I am always intrigued by Xover component upgrades. Many, many manufacturers seem to save money there. Seems the obvious place as no one usually sees it (that and drivers fixed to the cabinet with wood screws rather than bolts into inset guides).

Even relatively expensive speakers often use super cheap parts on Xovers. Then you have others that pay attention and use better ones such as Falcon, Chartwell and others.

I don't know if better parts equate to better performance, all things being equal but I do question if a £10 complete Xrossover in a £3k speaker is money well saved.

What's wrong with wood screws? A good wood screw can be tightened that hard, it can distort the driver frame. The only possible problem I can think of is if the screws keep being removed, I suppose they could become loose after a while, but then that's an easy fix.

As for crossover parts, that's not an easy one to answer. Some cheap components sound very good for the money, and some expensive ones sound bad in my subjective opinion. The frequency response and phase tracking etc is far more important IMO. Good components are just the icing on the cake.
 
That's odd, don't they want to assess the soundfield?

When someone without any real depth of knowledge reads some off-hand comment in a research article or technical how-to, it's easy for them to take that as a universal truth, never question it, and then make it an unthinking must-do.
 
In his previous YT videos promoting the LGK Danny points out the laws of physics that a 3-inch driver playing full-range music has limited excursion capability, and that the speakers are intended to be used as nearfield computer monitors that are listened to on-axis at moderate levels. He recommends high-passing them at around 80Hz if they are to be pushed beyond this. Seems Amir didn't get the memo on that!...

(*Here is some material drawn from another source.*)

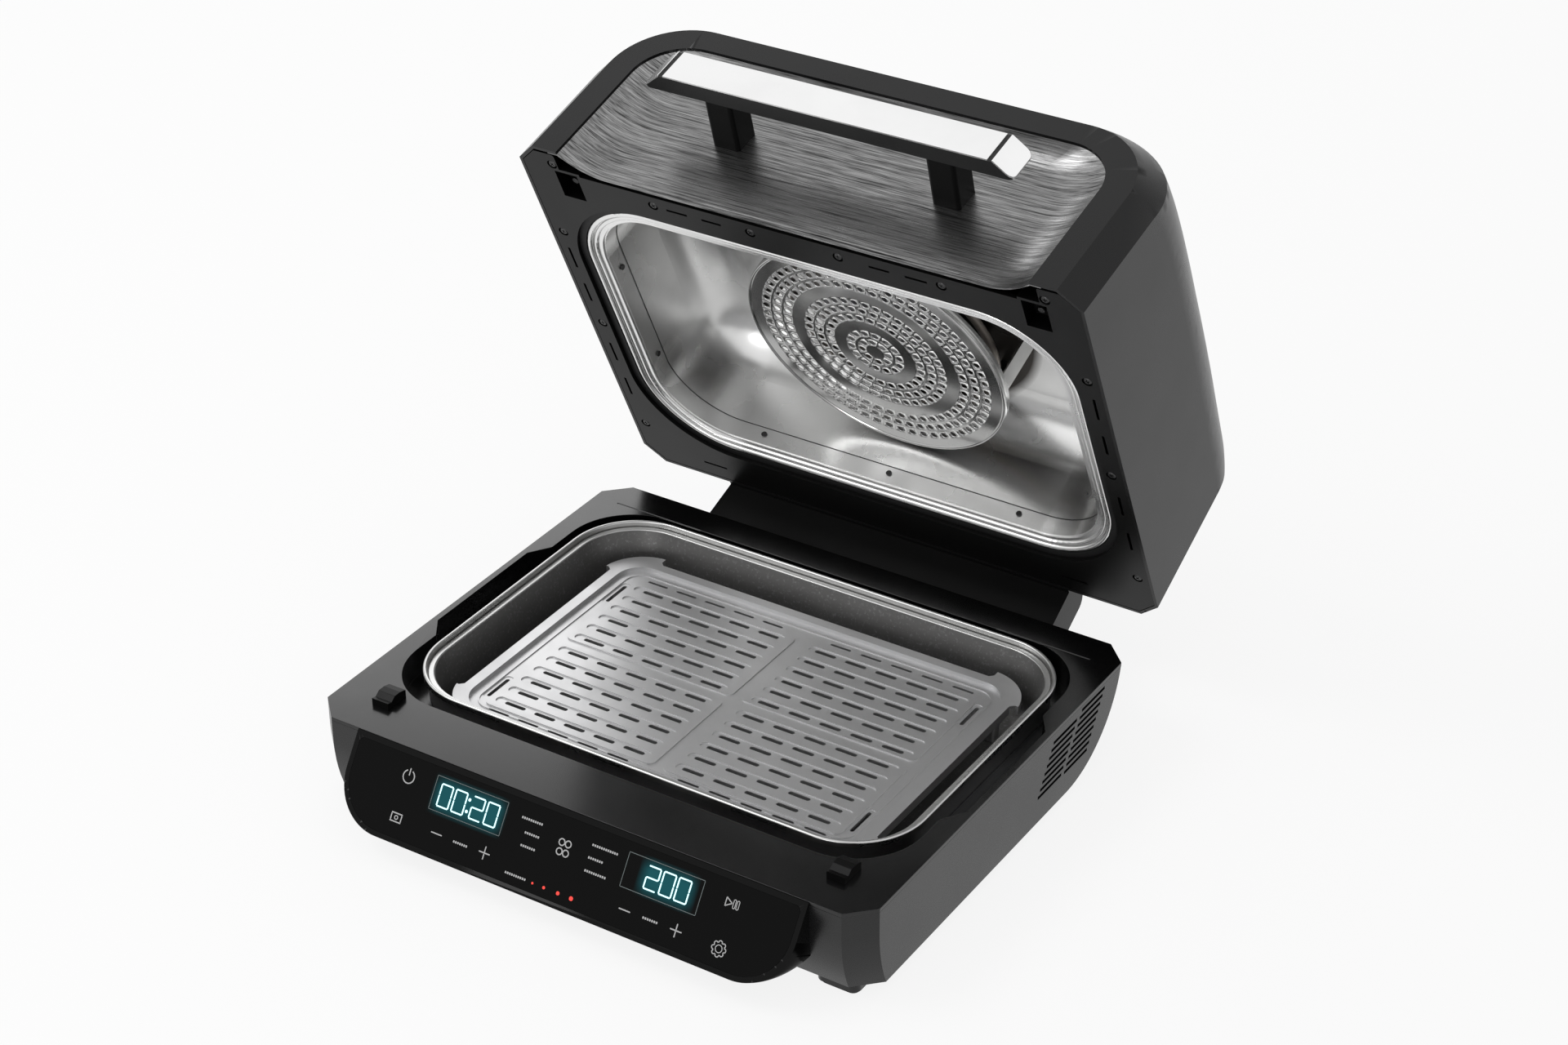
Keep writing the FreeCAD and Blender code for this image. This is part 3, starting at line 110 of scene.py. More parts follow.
def mixColours(tree, factor, first, second):
    # The Mix node's colours are its inputs 6 and 7 and its output 2
    node = tree.nodes.new("ShaderNodeMix")
    node.data_type = "RGBA"
    feed(tree, node.inputs["Factor"], factor)
    for index, colour in ((6, first), (7, second)):
        feed(tree, node.inputs[index], (*colour, 1) if isinstance(colour, tuple) else colour)
    return node.outputs[2]


def separate(tree, point):
    node = tree.nodes.new("ShaderNodeSeparateXYZ")
    feed(tree, node.inputs[0], point)
    return node.outputs


def objectPoint(tree, turn=(0, 0, 0), centre=(0, 0, 0)):
    # Object coordinates, moved to a centre and then turned
    coordinates = tree.nodes.new("ShaderNodeTexCoord")
    mapping = tree.nodes.new("ShaderNodeMapping")
    mapping.vector_type = "TEXTURE"
    mapping.inputs["Location"].default_value = centre
    mapping.inputs["Rotation"].default_value = turn
    tree.links.new(coordinates.outputs["Object"], mapping.inputs["Vector"])
    return mapping.outputs[0]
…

Amir doesn’t take such things into account, no sympathetic matching etc.
He measured a 10 watt Luxman tube integrated amplifier and used 87db Infinity speakers which aren’t exactly what you’d expect to be used with a 10w
tube amp.
He seems a bit confused what amplifier he used to test the LGK 2, reviews say PA5 but correspondence with Danny says Purifio_O
 
I don't know if better parts equate to better performance

Me neither, but I would expect any speaker manufacturer 'worth their salt' to have tried the comparison for them selves and considered whether the change, if any, would be commercially beneficial.